Eppure Caravaggio non è un pittore di sempre. Nonostante sia vissuto tra Cinquecento e Seicento, la sua percezione è maturata solo nel Novecento, in un’epoca fortemente improntata ai valori della realtà, del popolo, della lotta di classe. Decisiva fu la mostra del critico Roberto Longhi a Palazzo Reale nel 1951. Ed è contemporaneo perché risponde ancora alla sensibilità del nostro tempo.
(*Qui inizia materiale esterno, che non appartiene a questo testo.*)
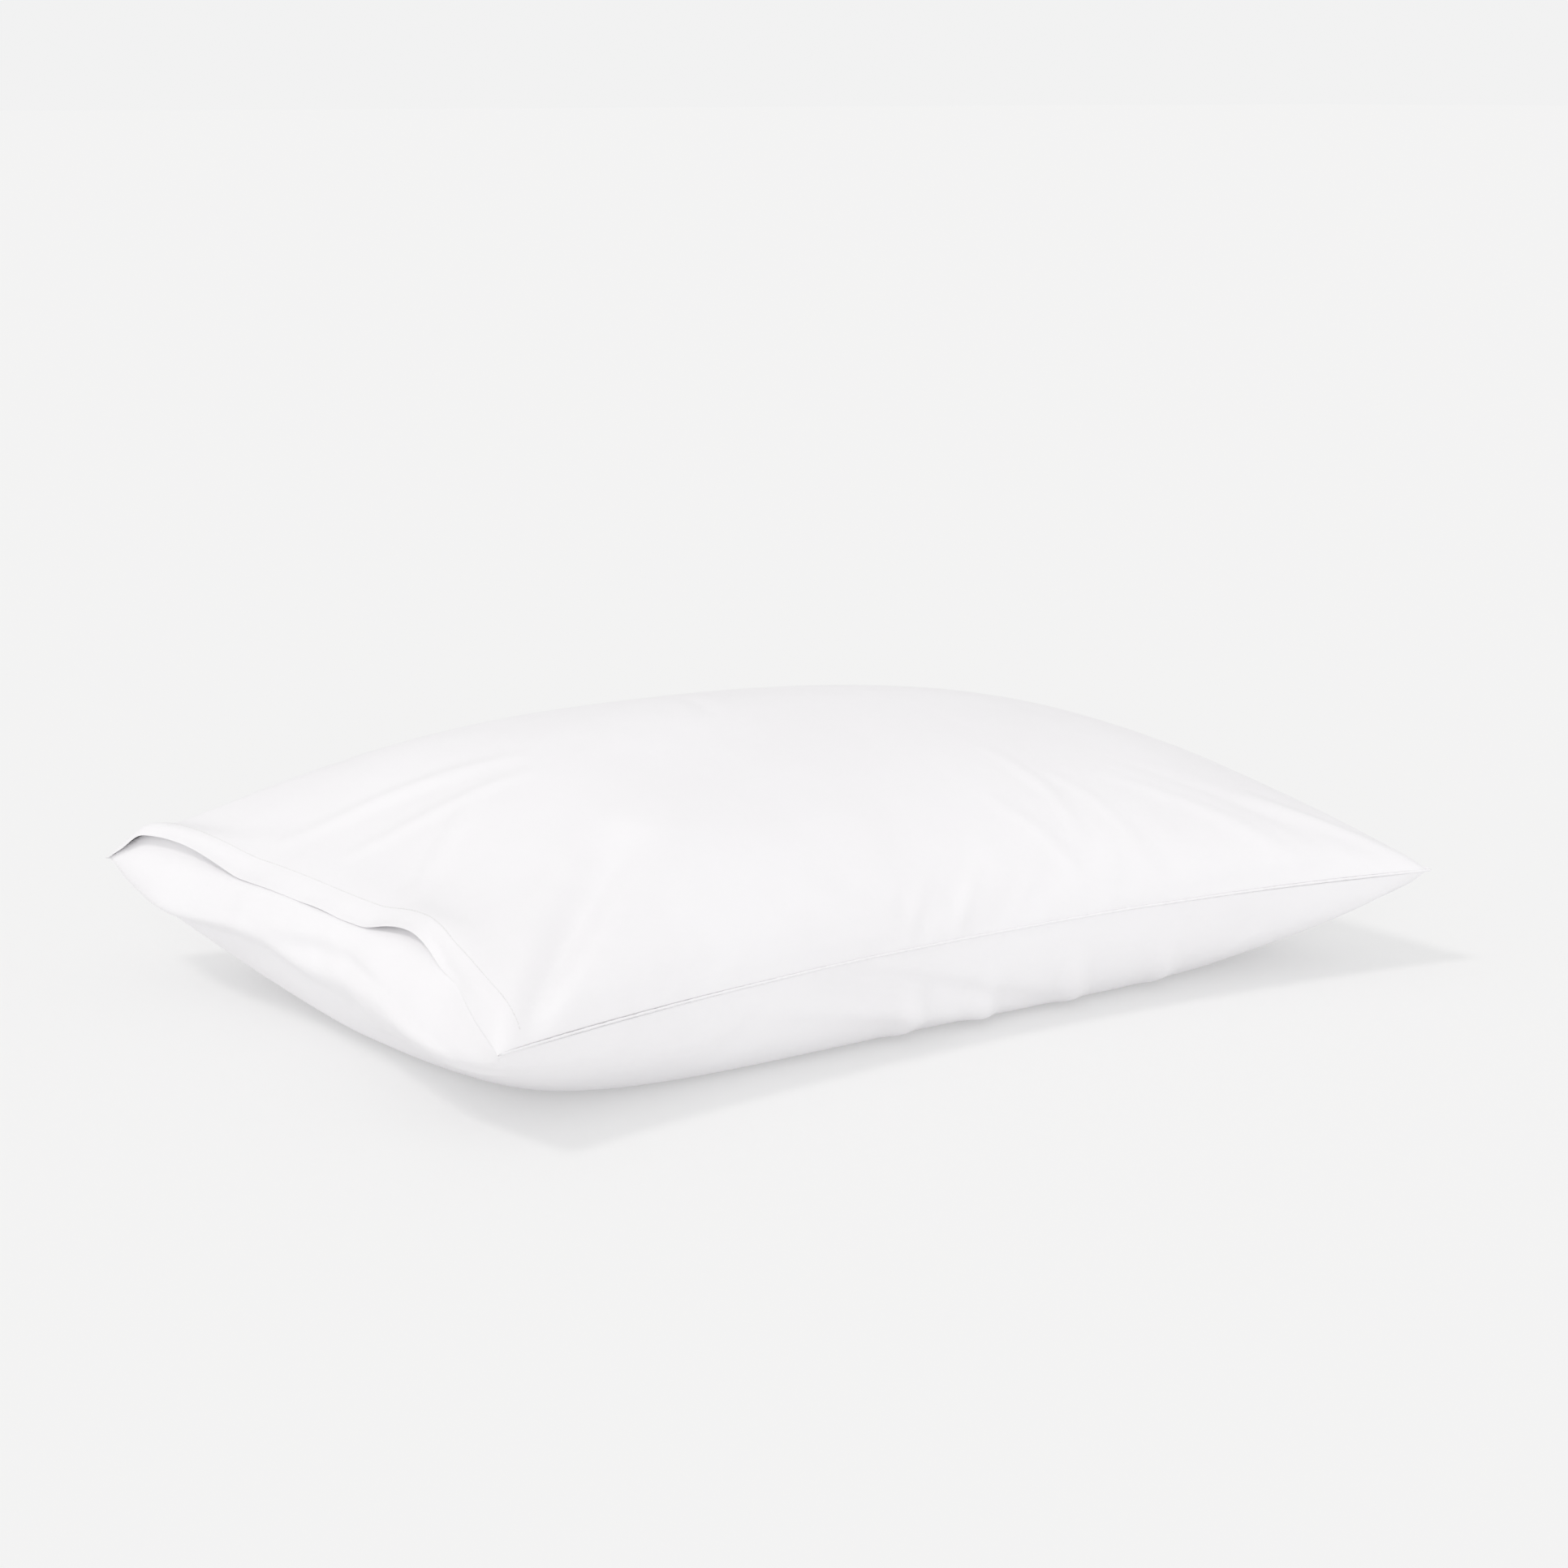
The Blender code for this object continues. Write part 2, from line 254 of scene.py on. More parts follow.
def read_points(mesh):
    """A mesh's points as an array of rows."""
    flat = np.empty(len(mesh.vertices) * 3)
    mesh.vertices.foreach_get("co", flat)
    return flat.reshape(-1, 3)


top_index, under_index = sewn_indices()
bag_points = np.concatenate([top_points.reshape(-1, 3), under_points[1:-1, 1:-1].reshape(-1, 3)])
bag_faces = np.concatenate([quads(top_index), quads(under_index, flipped=True)])
cut_plan = np.stack([cut_x, cut_y, np.full_like(cut_x, CUT_PLAN_HEIGHT)], axis=-1)
cut_points = np.concatenate([cut_plan.reshape(-1, 3), cut_plan[1:-1, 1:-1].reshape(-1, 3)])
print("bag of", len(bag_points), "points")

# %% Simulate the cloth
FRAMES = 24
PRESSURE = 0.6
HOLD = 0.03
ON_THE_BED = 0.001
BAG_MASS, MASS_SCALE = 0.15, 4


def settle(points, faces, cut, held):
    """Runs Blender's Cloth on the bag from its form, with the cut as its rest shape."""
    bag = mesh_object("bag", points, faces)
    bag.shape_key_add(name="form")
    flat = bag.shape_key_add(name="cut")
    flat.data.foreach_set("co", cut.astype(np.float32).ravel())
    group = bag.vertex_groups.new(name="hold")
    for level in np.unique(held):
        group.add(np.flatnonzero(held == level).tolist(), float(level), "REPLACE")
    cloth = bag.modifiers.new("cloth", "CLOTH")
    settings = cloth.settings
    settings.rest_shape_key = flat
    settings.vertex_group_mass = "hold"
    settings.pin_stiffness = 1.0
    settings.quality = 5
    settings.mass = BAG_MASS / len(points) * MASS_SCALE
    settings.air_damping = 1.0
    settings.tension_stiffness = settings.compression_stiffness = 25
    settings.shear_stiffness = 6
    settings.bending_stiffness = 0.05
    settings.tension_damping = settings.compression_damping = 3
    settings.shear_damping = 3
    settings.bending_damping = 0.5
    settings.use_pressure = True
    settings.uniform_pressure_force = PRESSURE
    settings.effector_weights.gravity = 0
    cloth.collision_settings.use_collision = False
    cloth.point_cache.frame_start = 1
    cloth.point_cache.frame_end = FRAMES
    scene = bpy.context.scene
    scene.frame_start, scene.frame_end = 1, FRAMES
    for number in range(1, FRAMES + 1):
        scene.frame_set(number)
    evaluated = bag.evaluated_get(bpy.context.evaluated_depsgraph_get())
    settled = read_points(evaluated.to_mesh())
    evaluated.to_mesh_clear()
    scene.frame_set(1)
    bpy.data.objects.remove(bag, do_unlink=True)
    return settled


hold = np.full(len(bag_points), HOLD)
hold[bag_points[:, 2] < ON_THE_BED] = 1.0
settled = settle(bag_points, bag_faces, cut_points, hold)
moved = settled - bag_points
print("the cloth moved up to", round(float(np.linalg.norm(moved, axis=1).max()) * 1e3, 1), "mm")

# %% [markdown]
# ## Keep the puckers, hold the size
#
# The simulation does two things at once: it wrinkles the cloth, and it swells the bag. The swelling
# would change the pillow's size, which the frame has settled. So the movement is split in two by
# averaging it over neighbouring points again and again: what is left after the averaging is the
# swelling, and the rest is the wrinkles. The wrinkles are kept whole along the seams, where a real
# case puckers, and faded over the crown, which the fill pulls smooth.

# %% Split the movement
AVERAGING_ROUNDS = 60
SWELLING_KEPT = 0.25
CROWN_WRINKLES_KEPT = 0.35
PUCKER_REACH = 0.085
edges = np.concatenate([bag_faces[:, [k, (k + 1) % 4]] for k in range(4)])
degree = np.bincount(edges.ravel(), minlength=len(bag_points))[:, None]


def averaged(values, rounds):
    """Each point's value replaced by the mean of its own and its neighbours' mean, many times."""
    for _ in range(rounds):
        total = np.stack([np.bincount(edges[:, 0], column[edges[:, 1]], len(values))
                          + np.bincount(edges[:, 1], column[edges[:, 0]], len(values))
                          for column in values.T], axis=1)
        values = (values + total / degree) / 2
    return values


swelling = averaged(moved, AVERAGING_ROUNDS)
wrinkles = averaged(moved, 1) - swelling
to_edge = np.minimum(CUT_LENGTH / 2 - np.abs(cut_x), CUT_WIDTH / 2 - np.abs(cut_y))
near_edge = np.exp(-(to_edge / PUCKER_REACH) ** 2)
keep_grid = CROWN_WRINKLES_KEPT + (1 - CROWN_WRINKLES_KEPT) * near_edge
keep = np.concatenate([keep_grid.ravel(), keep_grid[1:-1, 1:-1].ravel()])[:, None]
kept = bag_points + SWELLING_KEPT * swelling + keep * wrinkles
top_cloth, under_cloth = kept[top_index], kept[under_index]
print("wrinkles up to", round(float(np.linalg.norm(keep * wrinkles, axis=1).max()) * 1e3, 1), "mm")

# %% [markdown]
# ## Large folds
#
# Some creases don't come from the sewing. They come from how the pillow was carried and put down, so
# they are listed one by one. Each one is a line on the flat cut, in metres from the middle of the panel,
# with a height, a width and a sideways bow. Its cross section is a ridge with a shallow trough on
# either side, because the cloth that rises in a fold is drawn from beside it. A fold that starts in
# a corner fans out: it is narrow at its start and full at its end.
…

«Caravaggio è stati famosissimo al suo tempo – evidenzia Terzaghi -. Non è morto senza che nessuno si accorgesse di lui. Poi c’è stato un forte declino fino a una parziale dimenticanza. Longhi inizia nel 1912 i suoi studi e impiega 40 anni per arrivare alla grande mostra del ‘51. Come tutti i grandi geni è contemporaneo perché a che fare con ciò che è eterno nell’uomo: vita e morte su tutto. Una rappresentazione dell’umano connessa con il destino e la verità. Una ricerca della realtà positiva, sacrale, eterno appunto. C’è un altro aspetto: i contemporanei di Caravaggio lo sentivano moderno, è sempre stato legato a qualcosa di nuovo a livello figurativo. Questo suo essere sempre stato ”nuovo” lo avvicina a noi».

Ecce Homo

Alla mostra di Roma è presente anche lo straordinario “Ecce Homo”, dipinto riscoperto nella primavera del 2021 in un catalogo d’asta a Madrid, dove veniva attribuito a un pittore della cerchia di Jusepe de Ribera per un valore di partenza di 1500 euro. Il dipinto, la cui collocazione fissa è al Museo del Prado di Madrid rientra in Italia per la prima volta dopo secoli.

«Sull’Ecce Homo sono di parte, perché sono stata implicata nella vicenda della riscoperta. Lo ritengo meraviglioso, un’opera commovente. Avendo questo statuto che appartiene a una collezione privata, dato in prestito al Prado, è stato complicato mettere in moto le richieste per ottenerlo: alla fine, siamo felicissimi che sia tornato in Italia per questa esposizione. Del resto ci sono altri Caravaggio nati in Italia che si trovano all’estero. Ci sono ancora difficoltà a collocarlo tra il primo e il secondo soggiorno napoletano. Abbiamo perciò deciso di esibirlo accanto ad altre opere di quel periodo che potessero farci capire qualcosa di più del quadro».